** begin Stored rows **

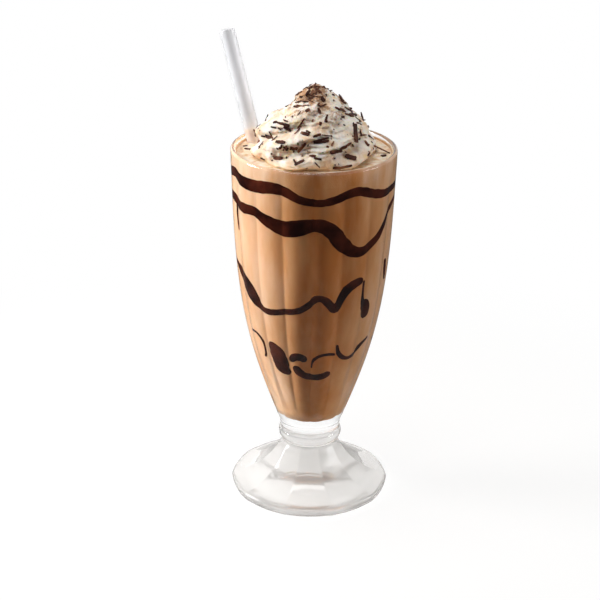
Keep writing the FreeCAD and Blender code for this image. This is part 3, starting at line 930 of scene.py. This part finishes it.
def sliver(length, width, thickness, curl):
    """A thin bent bar of chocolate about its own middle, with uneven sides and broken ends."""
    points, faces = [], []
    sides = len(SLIVER_SECTION)
    count = max(4, round(length / 0.8))
    for step in range(count + 1):
        share = step / count * 2 - 1
        taper = 1 - 0.35 * abs(share) ** 4
        half = width / 2 * taper * chance.uniform(0.85, 1.12)
        deep = thickness / 2 * taper * chance.uniform(0.85, 1.15)
        x = length / 2 * share + (chance.uniform(-0.25, 0.25) if step in (0, count) else 0)
        bend = curl * share ** 2
        for side, up in SLIVER_SECTION:
            y = side * half + chance.uniform(-0.06, 0.06)
            points.append(Vector((x, y, up * deep + bend)))
    for step in range(count):
        near, far = step * sides, (step + 1) * sides
        for side in range(sides):
            following = (side + 1) % sides
            faces.append((near + side, near + following, far + following, far + side))
    faces.append(tuple(range(sides - 1, -1, -1)))
    faces.append(tuple(range(count * sides, (count + 1) * sides)))
    return points, faces


def set_down(bar, place, run, normal, lift=0.0):
    """Adds a sliver to the shavings, with its middle above a place and its length along a run."""
    points, faces = bar
    side = normal.cross(run).normalized()
    face = run.cross(side).normalized()
    start = len(shaving_vertices)
    for point in points:
        shaving_vertices.append(place + run * point.x + side * point.y + face * (point.z + lift))
    shaving_faces.extend(tuple(index + start for index in corners) for corners in faces)


def on_mound(angle, height):
    """A place on the mound and the slope of the cream there, or nothing above its top."""
    outwards = polar(facing(angle), 1, 0)
    return bed.ray_cast(outwards * OUTSIDE + Vector((0, 0, FROTH_LEVEL + height)), -outwards)[:2]


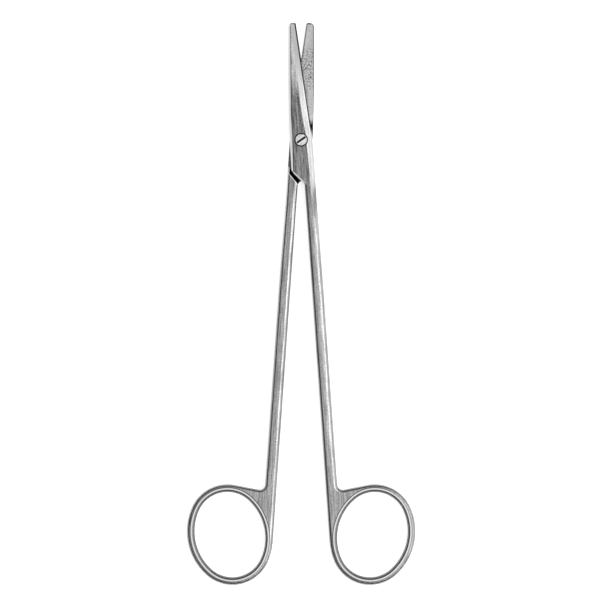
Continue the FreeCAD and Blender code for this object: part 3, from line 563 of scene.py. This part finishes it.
# the photographer's table, in metres
studio = {
    "floorHalf": 6.0,
    "floorHeight": -0.05 * mm,     # just below the object, which lies on it
    "floorColour": "#F2F2F2",
    "floorGlow": 0.7,          # so the paper shows white, and keeps the object's shadow
    "skyColour": "#FFFFFF",
    "skyStrength": 0.45,
    "wallSteps": 72,
    "wallRadius": 1.0,
    "wallBottom": 0.12,
    "wallTop": 0.95,
    "wallTopRight": 0.2,
    "wallColour": "#3C3C3C",
    "wallFrom": 40,            # degrees round from +X: the wall is low towards the right
    "wallTo": 320,
    "keyPower": 34.0,
    "keySize": 3.0,            # a large soft lamp
    "keyPlace": (1.45, -0.2, 1.55),    # above, and well to the right
}


def makeMesh(name, corners, faces):
    mesh = bpy.data.meshes.new(name)
    mesh.from_pydata(corners, [], faces)
    thing = bpy.data.objects.new(name, mesh)
    bpy.context.scene.collection.objects.link(thing)
    return thing


reach, height = studio["floorHalf"], studio["floorHeight"]
floor = makeMesh("floor", [(-reach, -reach, height), (reach, -reach, height),
                           (reach, reach, height), (-reach, reach, height)], [(0, 1, 2, 3)])
# matt white paper, lit from behind, so it is an even white without grain
paper, tree = newMaterial("whitePaper")
rays = addNode(tree, "ShaderNodeLightPath")
seen = addNode(tree, "ShaderNodeMath", {
    0: rays.outputs["Is Camera Ray"], 1: rays.outputs["Is Glossy Ray"]}, operation="MAXIMUM")
seen = addNode(tree, "ShaderNodeMath", {0: seen, 1: rays.outputs["Is Transmission Ray"]}, operation="MAXIMUM")
glow = addNode(tree, "ShaderNodeMath", {0: seen, 1: studio["floorGlow"]}, operation="MULTIPLY")
matt = addNode(tree, "ShaderNodeBsdfDiffuse", {"Color": steelColour(studio["floorColour"])})
lit = addNode(tree, "ShaderNodeEmission", {"Strength": glow})
both = addNode(tree, "ShaderNodeAddShader", {0: matt, 1: lit})
addNode(tree, "ShaderNodeOutputMaterial", {"Surface": both})
floor.data.materials.append(paper)

# a ring of dark matt card out of the camera's sight, which steep faces mirror as dark edges
corners, faces = [], []
for i in range(studio["wallSteps"] + 1):
    degrees = 360 * i / studio["wallSteps"]
    turn = math.radians(degrees)
    px, py = studio["wallRadius"] * math.cos(turn), studio["wallRadius"] * math.sin(turn)
    high = studio["wallFrom"] <= degrees <= studio["wallTo"]
    corners += [(px, py, studio["wallBottom"]), (px, py, studio["wallTop" if high else "wallTopRight"])]
    if i:
        faces.append((2 * i - 2, 2 * i, 2 * i + 1, 2 * i - 1))
wall = makeMesh("darkWall", corners, faces)
card, tree = newMaterial("darkCard")
dull = addNode(tree, "ShaderNodeBsdfDiffuse", {"Color": steelColour(studio["wallColour"])})
addNode(tree, "ShaderNodeOutputMaterial", {"Surface": dull})
wall.data.materials.append(card)
wall.visible_camera = False
wall.visible_diffuse = False
wall.visible_shadow = False

world = bpy.data.worlds.new("studio")
bpy.context.scene.world = world
world.use_nodes = True
sky = world.node_tree.nodes["Background"]
sky.inputs["Color"].default_value = steelColour(studio["skyColour"])
sky.inputs["Strength"].default_value = studio["skyStrength"]

keyLight = bpy.data.lights.new("key", "AREA")
keyLight.size = studio["keySize"]
keyLight.energy = studio["keyPower"]
key = bpy.data.objects.new("key", keyLight)
bpy.context.scene.collection.objects.link(key)
key.location = studio["keyPlace"]
key.rotation_mode = "QUATERNION"
key.rotation_quaternion = (-key.location).to_track_quat("-Z", "Y")
key.visible_camera = False

# the photograph is taken from straight above with a long lens
view = {
    "centre": (-0.38 * mm, -50.88 * mm),
    "width": 190.8 * mm,
    "distance": 1.5,
    "sensor": 36.0,
    "reach": 20.0,             # how far it sees
}
cameraData = bpy.data.cameras.new("camera")
cameraData.sensor_width = view["sensor"]
cameraData.lens = view["sensor"] * view["distance"] / view["width"]
cameraData.clip_end = view["reach"]
camera = bpy.data.objects.new("camera", cameraData)
bpy.context.scene.collection.objects.link(camera)
camera.location = (*view["centre"], view["distance"] + halfShape["bearingHeight"] * mm)
bpy.context.scene.camera = camera
bpy.context.scene.view_settings.view_transform = "Standard"
print("floor, walls, light and camera are set")
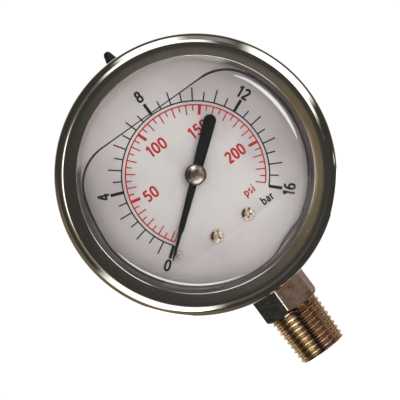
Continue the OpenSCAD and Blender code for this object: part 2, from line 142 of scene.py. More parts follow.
def times(tree, a, b):
    return calc(tree, "MULTIPLY", a, b)


def plus(tree, a, b):
    return calc(tree, "ADD", a, b)


def span(tree, value, low, high, to_low=0.0, to_high=1.0):
    """Eases from one value to another while the input goes from low to high."""
    inputs = {"Value": value, "From Min": low, "From Max": high, "To Min": to_low, "To Max": to_high}
    return add_node(tree, "MapRange", inputs, interpolation_type="SMOOTHSTEP").outputs["Result"]


def blend_colour(tree, factor, a, b, how="MIX"):
    a, b = (c if isinstance(c, bpy.types.NodeSocket) else (*c, 1) for c in (a, b))
    inputs = {0: factor, 6: a, 7: b}
    return add_node(tree, "Mix", inputs, data_type="RGBA", blend_type=how).outputs[2]


def tinted(tree, tint, mask, amount, colour):
    """Lays a colour over a tint where a mask is, by an amount."""
    return blend_colour(tree, times(tree, mask, amount), tint, colour)


def ramp(tree, value, *stops):
    node = add_node(tree, "ValToRGB", {0: value})
    ends = node.color_ramp.elements
    while len(ends) < len(stops):
        ends.new(0.5)
    for end, (at, colour) in zip(ends, stops):
        end.position = at
        end.color = (*colour, 1)
    return node.outputs["Color"]


def vector_math(tree, op, a, other):
    return add_node(tree, "VectorMath", {0: a, **other}, operation=op).outputs[0]


def parts_of(tree, vector):
    return add_node(tree, "SeparateXYZ", {0: vector}).outputs


def stretched(tree, vector, scale, turn=(0, 0, 0)):
    inputs = {"Vector": vector, "Scale": scale, "Rotation": [math.radians(a) for a in turn]}
    return add_node(tree, "Mapping", inputs).outputs[0]


def noise(tree, vector, scale, detail=3.0, rough=0.55):
    inputs = {"Vector": vector, "Scale": scale, "Detail": detail, "Roughness": rough}
    return add_node(tree, "TexNoise", inputs).outputs["Fac"]


def distance(tree, a, b):
    return calc(tree, "SQRT", plus(tree, times(tree, a, a), times(tree, b, b)))


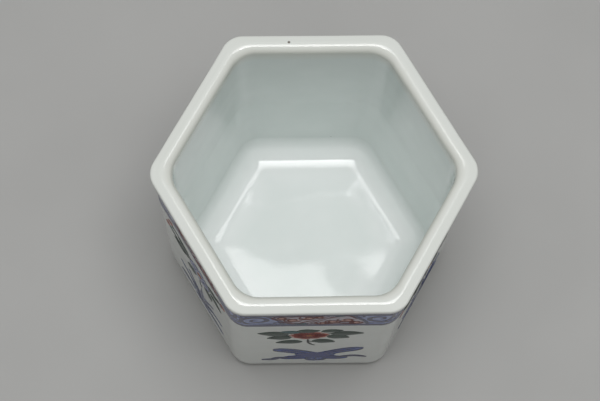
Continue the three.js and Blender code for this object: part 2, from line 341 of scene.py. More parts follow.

** end Stored rows **

What to produce: Exactly as written, quote the lines from the one that has "Continue the FreeCAD" down to the one that has "floor.data.materials.append(paper)", and include both.

Solved problem:
Continue the FreeCAD and Blender code for this object: part 3, from line 563 of scene.py. This part finishes it.
# the photographer's table, in metres
studio = {
    "floorHalf": 6.0,
    "floorHeight": -0.05 * mm,     # just below the object, which lies on it
    "floorColour": "#F2F2F2",
    "floorGlow": 0.7,          # so the paper shows white, and keeps the object's shadow
    "skyColour": "#FFFFFF",
    "skyStrength": 0.45,
    "wallSteps": 72,
    "wallRadius": 1.0,
    "wallBottom": 0.12,
    "wallTop": 0.95,
    "wallTopRight": 0.2,
    "wallColour": "#3C3C3C",
    "wallFrom": 40,            # degrees round from +X: the wall is low towards the right
    "wallTo": 320,
    "keyPower": 34.0,
    "keySize": 3.0,            # a large soft lamp
    "keyPlace": (1.45, -0.2, 1.55),    # above, and well to the right
}


def makeMesh(name, corners, faces):
    mesh = bpy.data.meshes.new(name)
    mesh.from_pydata(corners, [], faces)
    thing = bpy.data.objects.new(name, mesh)
    bpy.context.scene.collection.objects.link(thing)
    return thing


reach, height = studio["floorHalf"], studio["floorHeight"]
floor = makeMesh("floor", [(-reach, -reach, height), (reach, -reach, height),
                           (reach, reach, height), (-reach, reach, height)], [(0, 1, 2, 3)])
# matt white paper, lit from behind, so it is an even white without grain
paper, tree = newMaterial("whitePaper")
rays = addNode(tree, "ShaderNodeLightPath")
seen = addNode(tree, "ShaderNodeMath", {
    0: rays.outputs["Is Camera Ray"], 1: rays.outputs["Is Glossy Ray"]}, operation="MAXIMUM")
seen = addNode(tree, "ShaderNodeMath", {0: seen, 1: rays.outputs["Is Transmission Ray"]}, operation="MAXIMUM")
glow = addNode(tree, "ShaderNodeMath", {0: seen, 1: studio["floorGlow"]}, operation="MULTIPLY")
matt = addNode(tree, "ShaderNodeBsdfDiffuse", {"Color": steelColour(studio["floorColour"])})
lit = addNode(tree, "ShaderNodeEmission", {"Strength": glow})
both = addNode(tree, "ShaderNodeAddShader", {0: matt, 1: lit})
addNode(tree, "ShaderNodeOutputMaterial", {"Surface": both})
floor.data.materials.append(paper)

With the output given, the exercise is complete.